At one of the sessions, our teacher led us through a meditation we’d never done before. I didn’t know how relaxed I could get without lying prostrate on the floor, but I dutifully took my breaths and moved my hands – and started to cry.
It was not a bad day. I did not feel overly stressed, anxious, or upset. And yet, once I allowed my body and mind to slow, the pressure slack, the excess overflowed.
I wanted to kiss this little old lady for releasing my five elements.
But I need to channel my own little old lady. I cannot look outside for inner contentment. I must make the time to stretch in the morning, to adjust my posture, to make a mental scan of my body and release the tension.
I need to be more self-aware and body-aware so that a small chink in the dam doesn’t lead to a crazy rush of water I didn’t even know was collecting. It shouldn’t take a breach to make me notice the physical, mental, and emotional stress I’m holding.

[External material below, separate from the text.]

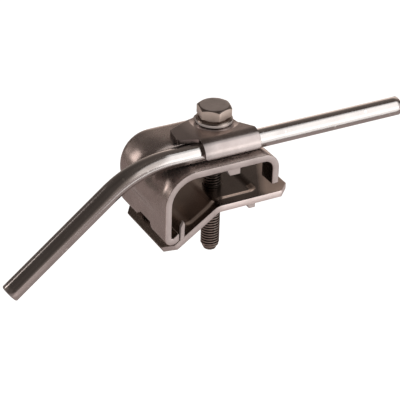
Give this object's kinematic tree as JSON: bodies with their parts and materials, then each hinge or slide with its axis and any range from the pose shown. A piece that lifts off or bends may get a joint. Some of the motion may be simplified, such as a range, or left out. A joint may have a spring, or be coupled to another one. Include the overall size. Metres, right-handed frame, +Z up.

My mental and physical health should be about maintenance, not damage control.
Cate Reddell
/ May 25, 2013That is why I avoid massages at all costs, because I’m sure it would make me cry. Now I’m thinking I should also avoid Tai Chi. I know that’s probably not the ‘right’ attitude and I should seize the moment, and all that stuff… but instead I go around holding everything together. Sad, but true.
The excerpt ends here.